According to me, keep the following things in mind,

1) Research your options well. When I started, there was only one introductory course, on Udacity. Every major study platform now — Coursera, Edx , Udemy etc has their own version. Simply be aware of all these courses. Because when you do your homework well and research all options, you tend to feel a little more content and satisfied. Don’t we all love our clothes a little more when our shopping research is extravagant. You will definitely stick to your ‘course’ a little longer when you are aware of the entire terrain.

2) Read reviews. You have imdb and rotten tomatoes for feature films. Similarly you now have coursetalk and class central for online courses. Bookmark them and frequent them thoroughly. Learn from the wisdom of the crowd. (P.S. Don’t worry people have positive things to say about Udacity’s CS101)

3) Read the course forums.

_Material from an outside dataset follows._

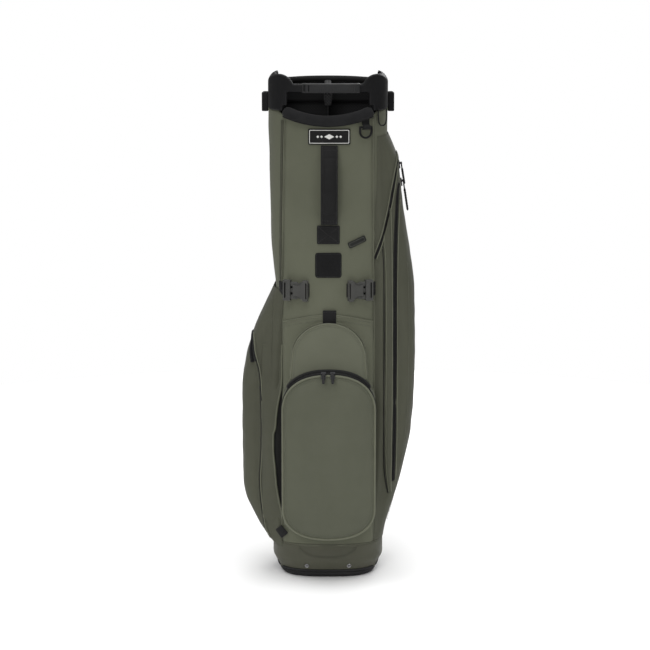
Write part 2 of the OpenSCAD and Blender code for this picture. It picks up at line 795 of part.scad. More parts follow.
module leg_foot() {
    translate([0, 0, -leg_len]) {
        translate([0, 0, foot_r]) cylinder(h = foot_len - foot_r - seat, r1 = foot_r + 1, r2 = leg_r + 1);
        translate([0, 0, foot_r]) sphere(foot_r);
    }
}
module leg_knuckle_left() {
    color("black") leg_frame(-1) leg_knuckle();
}
module leg_tube_left() {
    color("gray") leg_frame(-1) leg_tube();
}
module leg_foot_left() {
    color("black") leg_frame(-1) leg_foot();
}
module leg_knuckle_right() {
    color("black") leg_frame(1) leg_knuckle();
}
module leg_tube_right() {
    color("gray") leg_frame(1) leg_tube();
}
module leg_foot_right() {
    color("black") leg_frame(1) leg_foot();
}
// A rod leans from its lower pin, near the middle, out to its leg's lever
rod_top = [
    leg_at[0] + rod_off * cos(splay) + rod_pin_y * sin(splay),
    leg_at[1] - rod_off * sin(splay) + rod_pin_y * cos(splay),
    leg_z - lever * sin(leg_swing / 2)
];
rod_foot = [rod_x, rod_y, rod_z];
eye_r = 4.5;
eye_play = 0.6;                 // the opened pivots' clearance
module pull_rod() {
    line = rod_top - rod_foot;
    length = norm(line);
    lean = acos(line[2] / length);
    turn = atan2(line[1], line[0]);
    hole = rod_pin_r + eye_play;
    translate(rod_foot) rotate([0, lean, turn]) translate([0, 0, eye_r - 1])
        cylinder(h = length - 2 * (eye_r - 1), r = rod_r);
    translate(rod_foot) rod_eye(hole);
    translate(rod_top) rotate([0, 0, -splay]) rod_eye(hole);
}
module rod_eye(hole) {
    rotate([0, 90, 0]) difference() {
        cylinder(h = 4, r = eye_r, center = true);
        cylinder(h = 6, r = hole, center = true);
    }
}
module pull_rod_left() {
    color("silver") mirror([1, 0, 0]) pull_rod();
}
module pull_rod_right() {
    color("silver") pull_rod();
}
// Clips that keep the rods near the tube
module rod_guides() {
    color("black") both_sides() for (share = [0.2, 0.8]) {
        mid = rod_foot + share * (rod_top - rod_foot);
        difference() {
            translate([mid[0] - 7, half_d * 0.6, mid[2] - 7]) cube([14, mid[1] + 7 - half_d * 0.6, 14]);
            filled(seat, 0, bag_h);
            translate([mid[0], mid[1], mid[2] - 20]) cylinder(h = 40, r = rod_r + 1.4);
        }
    }
}

// ---- Carrying gear on the back ----
hip_z1 = 330;
hip_z2 = 520;
hip_t = 16;
pad_z1 = 562;
pad_z2 = leg_z - 10;
pad_gap = 3;
module through_back() {
    mirror([0, 1, 0]) through_front() children();
}
module back_patch(o1, o2, z1, z2) {
    intersection() {
        band(o1, o2, z1, z2);
        through_back() children();
    }
}
module hip_pad() {
    color("dimgray") back_patch(gap, hip_t, hip_z1, hip_z2) translate([0, (hip_z1 + hip_z2) / 2])
        round_rect(60, hip_z2 - hip_z1, 20);
}
module shoulder_straps() {
    color("dimgray") back_patch(gap, pad_t, pad_z1, pad_z2) both_sides()
        translate([pad_gap / 2 + pad_w / 2, (pad_z1 + pad_z2) / 2]) round_rect(pad_w, pad_z2 - pad_z1, 16);
}
strap_x = pad_gap / 2 + pad_w / 2;
low_x = 46;                     // middle of the lower webbings
module strap_webbing() {
    w = 20;
    color("black") {
        back_patch(cuff_out + seat, cuff_out + 2, pad_z2 - 18, cuff_z + 24) both_sides()
            translate([strap_x - w / 2, pad_z2 + seat]) square([w, far]);
        back_patch(seat, 1.6, hip_z1 - 40, pad_z1 + 10) both_sides() {
            polygon([
                [strap_x - w / 2, pad_z1 - seat], [strap_x + w / 2, pad_z1 - seat],
                [low_x + w / 2, hip_z2 - 20], [low_x + w / 2, hip_z1 - 38],
                [low_x - w / 2, hip_z1 - 38], [low_x - w / 2, hip_z2 - 20]
            ]);
        }
    }
}
module strap_adjusters() {
    color("black") back_patch(1.7, 5.5, hip_z1, hip_z2) both_sides()
        translate([low_x, hip_z1 + 60]) difference() {
            square([26, 22], center = true);
            translate([0, 4]) square([21, 3], center = true);
            translate([0, -4]) square([21, 3], center = true);
        }
}

sole_plate();
sole_hinge_pin();
boot();
boot_screws();
bag_tube();
divider_panels();
divider_bars();
stays();
cuff_ring();
cuff_grip();
cuff_roll();
cuff_lining();
name_plate();
carry_strap();
carry_strap_patch();
glove_patch();
side_tag();
ring_tab();
towel_ring();
side_lugs();
front_panel();
panel_tab();
hood_pouch();
ball_pocket();
ball_zip();
long_pocket();
long_zip();
short_pocket();
short_zip();
bottle_sleeve();
sleeve_tab();
zip_sliders();
ball_pull_left();
ball_pull_right();
long_pull_upper();
long_pull_lower();
short_pull();
buckle_webs();
buckle_sockets();
buckle_tongues();
left_prong_upper();
left_prong_lower();
right_prong_upper();
right_prong_lower();
towel_loop();
leg_brackets();
leg_pins();
leg_knuckle_left();
leg_tube_left();
leg_foot_left();
leg_knuckle_right();
leg_tube_right();
leg_foot_right();
pull_rod_left();
pull_rod_right();
rod_guides();
hip_pad();
shoulder_straps();
strap_webbing();
strap_adjusters();
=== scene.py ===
"""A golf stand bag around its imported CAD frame: sewn shell, padded pockets, moulded cuff and boot."""
import json
import math

import bpy
import numpy as np
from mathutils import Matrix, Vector, noise


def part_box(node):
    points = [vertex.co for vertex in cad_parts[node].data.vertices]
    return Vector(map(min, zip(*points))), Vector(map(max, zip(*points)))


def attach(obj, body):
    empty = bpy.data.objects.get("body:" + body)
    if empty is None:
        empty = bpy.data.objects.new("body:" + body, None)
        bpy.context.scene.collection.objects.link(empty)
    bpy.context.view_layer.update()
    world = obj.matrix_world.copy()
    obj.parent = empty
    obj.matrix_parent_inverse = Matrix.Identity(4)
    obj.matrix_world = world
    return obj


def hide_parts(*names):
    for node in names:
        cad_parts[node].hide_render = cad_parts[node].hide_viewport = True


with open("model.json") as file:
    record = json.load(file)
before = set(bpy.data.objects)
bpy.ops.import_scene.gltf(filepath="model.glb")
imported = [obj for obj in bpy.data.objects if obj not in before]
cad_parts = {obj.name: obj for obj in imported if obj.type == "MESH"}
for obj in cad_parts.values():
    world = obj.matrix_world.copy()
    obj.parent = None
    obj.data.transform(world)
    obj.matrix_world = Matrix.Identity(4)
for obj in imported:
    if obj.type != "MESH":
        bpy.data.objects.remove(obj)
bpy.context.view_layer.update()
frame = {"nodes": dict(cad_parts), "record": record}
MM = 0.001
BAG = "bag"
WELD = 0.02 * MM
SUBDIVIDED = ("SUBSURF", {"levels": 1, "render_levels": 1})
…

Before starting any course, read the course forums for general complaints, people’s prior background, prof’s handwriting etc etc. You are definitely going to invest 4–5 weeks on your first programming course, don’t be stingy with this research.

4) Don’t choose a course for any specific ‘language’. Established programmers have these cult-wars where they fight for their language and it’s supremacy : Ruby better than Python, PHP a dying force, Javascript the future conqueror. Spare yourself, you are just a newbie, leave these wars to experienced programmers. Don’t start a course in a certain language because your neighbour is doing it, the returns will be great, or because glassdoor or payscale tells you to do it.

But, most importantly,

5) Follow the teacher that excites you the most. Go by your gut, be driven by your instinct. You like David Evan’s tenacity take Udacity’s CS101, you like Nick Parlante’s energy, take Coursera’s CS101, you like David Malan’s antics take Edx’s CS101. Your teacher is going to be the central part of this endeavor, he is going to drive the course, trust him, take a leap of faith with him.